In the post on estimating the rate of spread in the current ebola epidemic, a commenter stated that using a monthly rate of disease spread in Liberia was a “simpler” model than what I had done, which was based on a daily rate. This is not correct and I want to clarify why here.
In fact I used a very simple model–an exponential model, which has the form y = b^ax. You can’t get any simpler than a one parameter model, and that fact doesn’t change just because you alter the value of the base b. Any base can model an exponential increase; changing it just requires a corresponding change in parameter a, for a given pair of y and x variables. Base choice ought to be done in a way that carries some meaning. For example, if you’re inherently interested in the doubling time of something, then 2 is the logical choice*. But when no particular base value is obvious, it’s still best if the value used carries meaning in terms of the values of x, i.e. where a = 1.0, presuming that x is measured on some scale that has inherent interest. In my case, that’s the per-day increase in ebola cases.
However, if you fit an exponential model to some data, most programs will use a base of e (~2.781) or 10 by default; the base is fixed and the rate of change is then determined with respect to the units of ax.
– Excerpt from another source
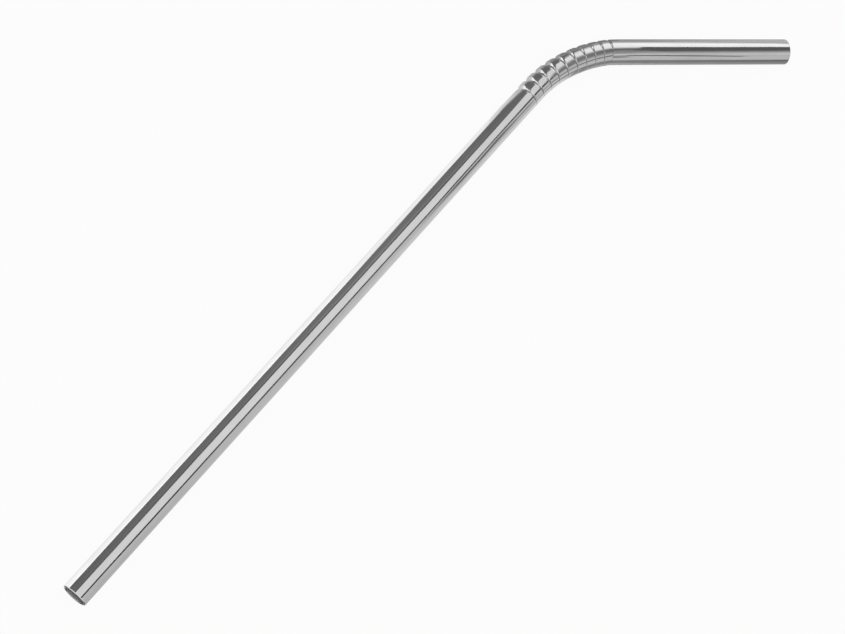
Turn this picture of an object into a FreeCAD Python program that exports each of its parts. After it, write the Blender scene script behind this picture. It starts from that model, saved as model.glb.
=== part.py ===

That’s a bit backwards frankly, but not a big deal, because the base used can easily be converted to whatever base is more meaningful relative to the data at hand. Say for example, that your model fitting procedure gives y = e^(3.2x), where b = e and a = 3.2. But if your x variable is recorded in say, days, you may well not be interested in how y changes every 3.2 days: you want to know the per-day rate of change. Well, y = e^(ax) is simply y = (e^a)^x, and so in this case b = e^(3.2) = 24.5; it takes a larger base to return a given y value if the exponent is smaller. It’s just a straight mathematical transformation (e^a), where a is whatever value is returned in the exponential model fitting. It has nothing to do with model complexity. It has instead to do with scaling, ease of interpretation and convenience.
The relevance to the ebola transmission rate modeling and the original comment is that those rates could very well change within a month’s time due to radical changes in the population’s behavior (critical), or perhaps drug availability (unlikely in this case). In a disease epidemic what happens from day to day is critical. So you want to use a time scale that allows you to detect system changes quickly, while (in this case) also acknowledging the noise generated by the data reporting process (which complicates things and was the whole point of using loess to smooth the raw data before making the estimates). Note that I’ve not gone into the issue of how to detect when an exponential growth rate has changed to some other type of growth. That’s much more difficult.
*Exponential functions are also useful for analyzing outcomes of trials with categorical variables, a where a = 1 and b defines the number of possible outcomes of some repeated process. For example y = 2^25 gives the total number of possible permutations of 25 trials of an event having two possible outcomes. But that’s a different application than modeling a change rate (unless you want to consider the increase in the number of possible permutations a rate).